Write out every record in full, exactly as written, please.

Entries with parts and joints
■ ■ ■ ■ ■

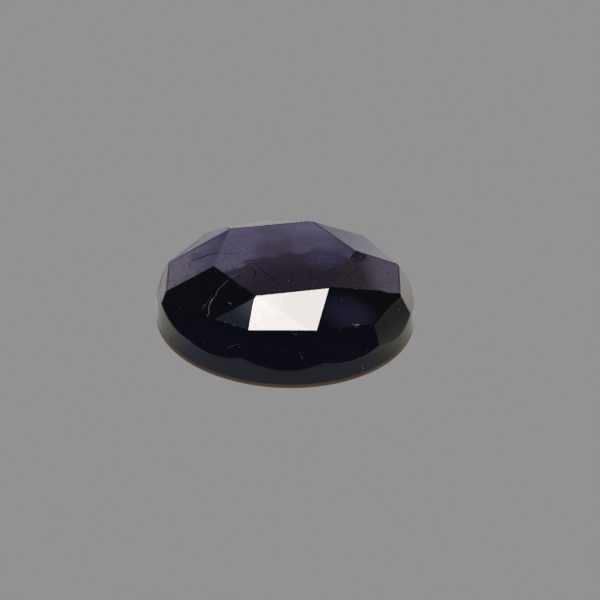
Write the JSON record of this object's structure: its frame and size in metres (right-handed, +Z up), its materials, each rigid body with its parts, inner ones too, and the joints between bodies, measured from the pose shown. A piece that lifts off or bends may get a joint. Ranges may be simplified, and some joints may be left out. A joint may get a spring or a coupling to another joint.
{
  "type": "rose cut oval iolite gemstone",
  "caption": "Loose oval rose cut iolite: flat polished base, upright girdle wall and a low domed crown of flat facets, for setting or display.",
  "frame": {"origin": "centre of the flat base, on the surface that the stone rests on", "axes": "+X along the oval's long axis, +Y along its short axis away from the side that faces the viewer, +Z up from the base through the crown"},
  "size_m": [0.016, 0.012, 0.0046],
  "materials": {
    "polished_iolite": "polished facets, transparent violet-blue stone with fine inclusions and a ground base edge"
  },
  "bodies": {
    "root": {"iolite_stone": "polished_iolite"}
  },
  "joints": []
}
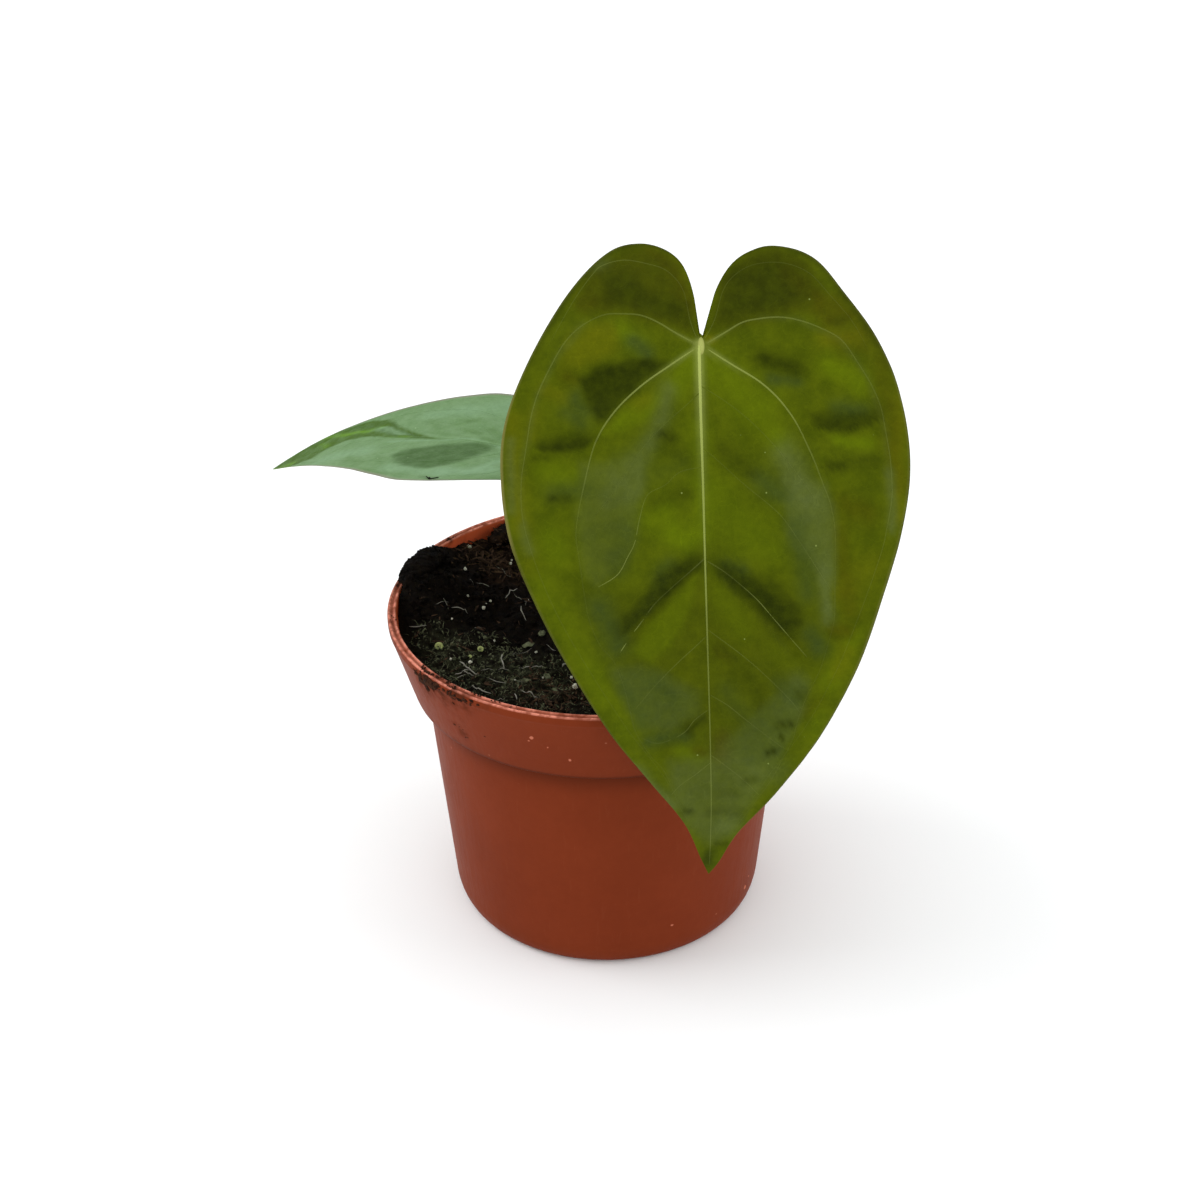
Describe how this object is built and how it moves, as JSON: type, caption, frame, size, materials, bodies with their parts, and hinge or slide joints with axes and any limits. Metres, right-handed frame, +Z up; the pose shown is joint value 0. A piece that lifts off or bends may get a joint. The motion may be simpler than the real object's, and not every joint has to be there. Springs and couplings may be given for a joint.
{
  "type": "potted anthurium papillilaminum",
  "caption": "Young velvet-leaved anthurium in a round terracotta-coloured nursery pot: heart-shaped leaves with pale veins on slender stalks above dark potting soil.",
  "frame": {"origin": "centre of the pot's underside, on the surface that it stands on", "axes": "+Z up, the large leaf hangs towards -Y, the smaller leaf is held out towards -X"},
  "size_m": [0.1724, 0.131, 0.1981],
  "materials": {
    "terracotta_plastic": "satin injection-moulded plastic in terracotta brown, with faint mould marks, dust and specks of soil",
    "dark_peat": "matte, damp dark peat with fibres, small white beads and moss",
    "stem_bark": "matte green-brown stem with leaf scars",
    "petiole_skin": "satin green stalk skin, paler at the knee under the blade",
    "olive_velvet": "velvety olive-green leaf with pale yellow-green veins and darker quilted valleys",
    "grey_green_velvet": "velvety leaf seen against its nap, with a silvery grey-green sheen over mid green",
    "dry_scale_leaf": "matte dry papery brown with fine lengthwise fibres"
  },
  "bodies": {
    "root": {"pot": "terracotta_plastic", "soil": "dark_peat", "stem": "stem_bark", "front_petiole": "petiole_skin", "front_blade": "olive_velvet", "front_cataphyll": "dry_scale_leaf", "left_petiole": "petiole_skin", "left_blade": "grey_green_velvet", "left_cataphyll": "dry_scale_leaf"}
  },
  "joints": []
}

■ ■ ■ ■ ■

Answer to the problem →
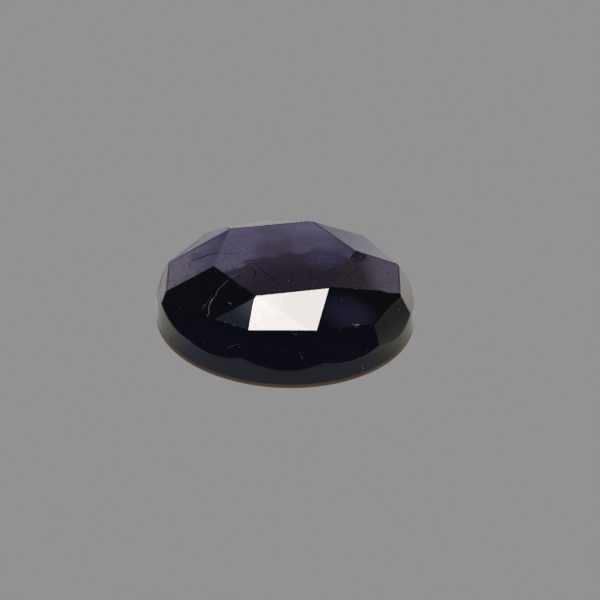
Write the JSON record of this object's structure: its frame and size in metres (right-handed, +Z up), its materials, each rigid body with its parts, inner ones too, and the joints between bodies, measured from the pose shown. A piece that lifts off or bends may get a joint. Ranges may be simplified, and some joints may be left out. A joint may get a spring or a coupling to another joint.
{
  "type": "rose cut oval iolite gemstone",
  "caption": "Loose oval rose cut iolite: flat polished base, upright girdle wall and a low domed crown of flat facets, for setting or display.",
  "frame": {"origin": "centre of the flat base, on the surface that the stone rests on", "axes": "+X along the oval's long axis, +Y along its short axis away from the side that faces the viewer, +Z up from the base through the crown"},
  "size_m": [0.016, 0.012, 0.0046],
  "materials": {
    "polished_iolite": "polished facets, transparent violet-blue stone with fine inclusions and a ground base edge"
  },
  "bodies": {
    "root": {"iolite_stone": "polished_iolite"}
  },
  "joints": []
}
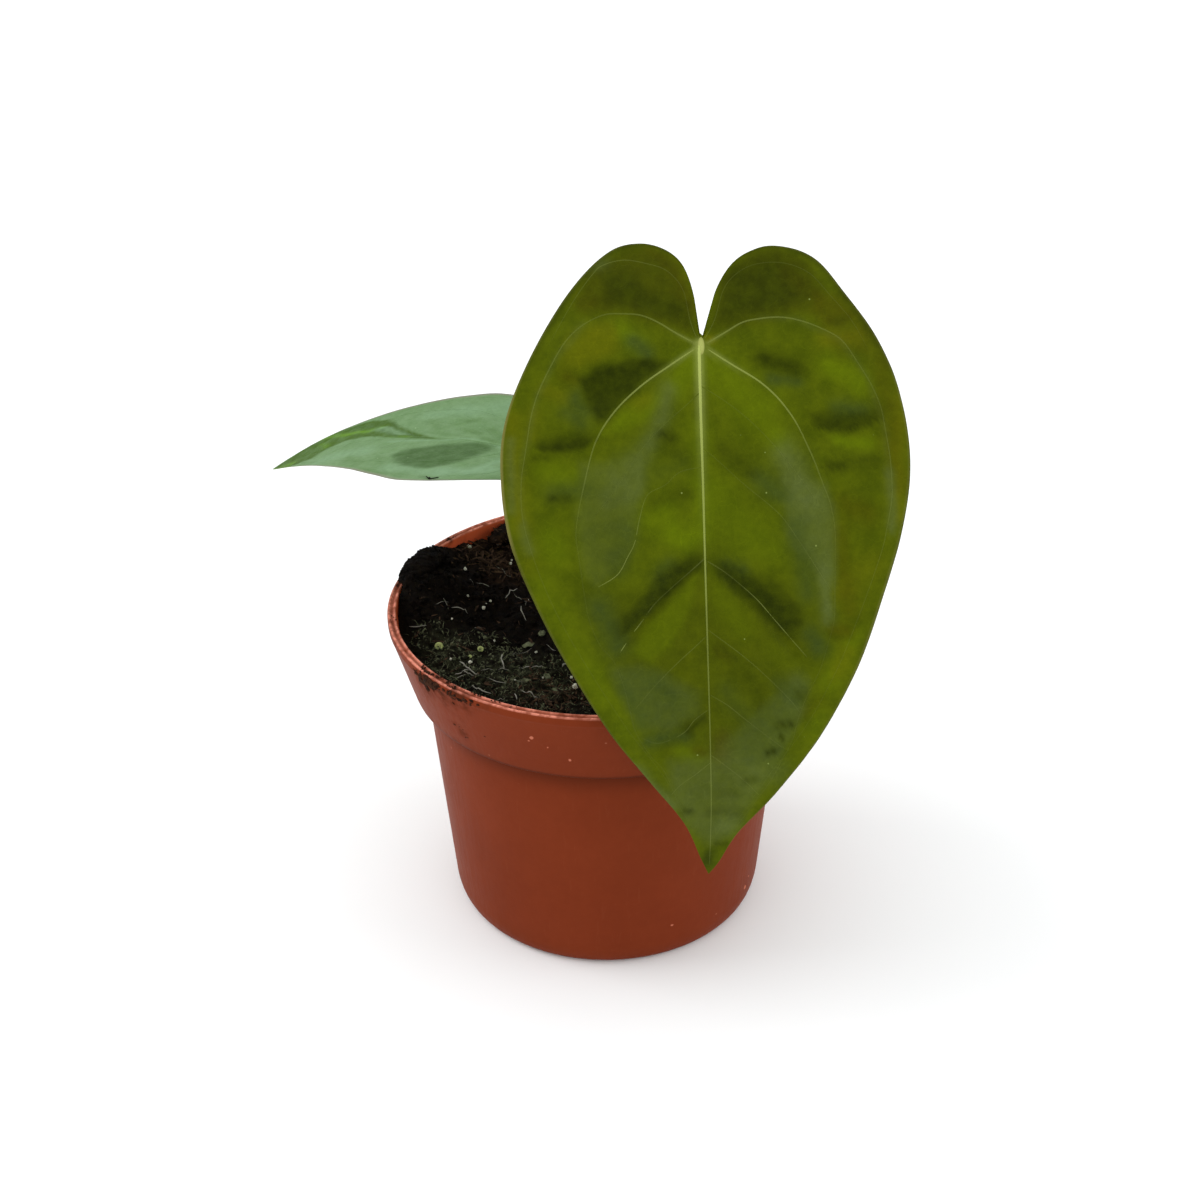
Describe how this object is built and how it moves, as JSON: type, caption, frame, size, materials, bodies with their parts, and hinge or slide joints with axes and any limits. Metres, right-handed frame, +Z up; the pose shown is joint value 0. A piece that lifts off or bends may get a joint. The motion may be simpler than the real object's, and not every joint has to be there. Springs and couplings may be given for a joint.
{
  "type": "potted anthurium papillilaminum",
  "caption": "Young velvet-leaved anthurium in a round terracotta-coloured nursery pot: heart-shaped leaves with pale veins on slender stalks above dark potting soil.",
  "frame": {"origin": "centre of the pot's underside, on the surface that it stands on", "axes": "+Z up, the large leaf hangs towards -Y, the smaller leaf is held out towards -X"},
  "size_m": [0.1724, 0.131, 0.1981],
  "materials": {
    "terracotta_plastic": "satin injection-moulded plastic in terracotta brown, with faint mould marks, dust and specks of soil",
    "dark_peat": "matte, damp dark peat with fibres, small white beads and moss",
    "stem_bark": "matte green-brown stem with leaf scars",
    "petiole_skin": "satin green stalk skin, paler at the knee under the blade",
    "olive_velvet": "velvety olive-green leaf with pale yellow-green veins and darker quilted valleys",
    "grey_green_velvet": "velvety leaf seen against its nap, with a silvery grey-green sheen over mid green",
    "dry_scale_leaf": "matte dry papery brown with fine lengthwise fibres"
  },
  "bodies": {
    "root": {"pot": "terracotta_plastic", "soil": "dark_peat", "stem": "stem_bark", "front_petiole": "petiole_skin", "front_blade": "olive_velvet", "front_cataphyll": "dry_scale_leaf", "left_petiole": "petiole_skin", "left_blade": "grey_green_velvet", "left_cataphyll": "dry_scale_leaf"}
  },
  "joints": []
}